One of the country’s best-known families, the Butlers originated with Theobald Walter who in 1185 was granted by Prince John (future King John) the title of Chief Butler of Ireland (his father had already held the same title in England). Theobald’s successors established themselves in what is now County Kilkenny, their stronghold being in Gowran where they built a castle that would remain their principle residence until they established a presence in Kilkenny City at the end of the 14th century. As a result, the church in Gowran was greatly enriched by the presence of the Butlers.
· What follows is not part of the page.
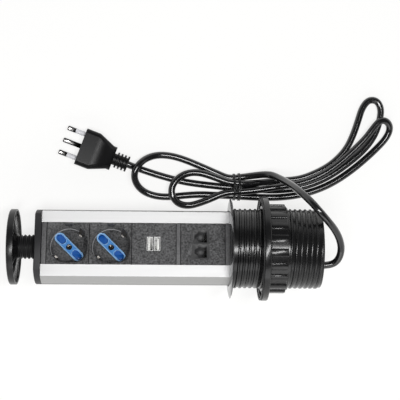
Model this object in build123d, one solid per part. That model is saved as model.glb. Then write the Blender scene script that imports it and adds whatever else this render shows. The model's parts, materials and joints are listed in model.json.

The Church of the Assumption of the Blessed Virgin is believed to have been built on the site of an earlier religious settlement, possibly a monastery founded by Saint Lochan who was connected with the region: Saint Patrick is also said to have passed through here on at least one of his seemingly innumerable perambulations around Ireland.
In its present form, St Mary’s was a collegiate church, built in the late 13th century and served by a ‘college’ of clerics who lived communally in an adjacent dwelling but did not follow any monastic rules, as was the case for the likes of the Benedictines or Cistercians. The presence of the Butlers greatly enhanced its status. In 1312, for example, Edmund Butler, Earl of Carrick and Lord Deputy of Ireland made a binding agreement before the Kings Justice in Dublin with the Dean and Chapter of St Canice’s Cathedral in Kilkenny to provide finance allowing four priests attached to St. Mary’s to say masses in perpetuity for himself, his wife Joan, his son James (future first Earl of Ormonde), his daughters, and other family members both living and dead. The church had a long aisled nave with substantial chancel to the east, the two parts linked by a great square tower, now taller than was originally the case. Inevitably it suffered onslaught over the centuries. In 1316 Edward Bruce and his army of Scottish and Ulster troops attacked and took the town of Gowran, with damage inflicted on the church. It suffered similarly during the Cromwellian wars of the early 1650s but by then, like many other religious buildings in the post-Reformation period, St Mary’s was falling into disrepair. Only at the start of the 19th century was refurbishment undertaken, with the chancel converted into a parish church for the local Church of Ireland community, access being directly beneath the great tower. The nave was left a ruin, as it remains to the present day. St Mary’s continued to be used for services until the 1970s, since when a series of further restoration programmes have been undertaken under the auspices of the Office of Public Works.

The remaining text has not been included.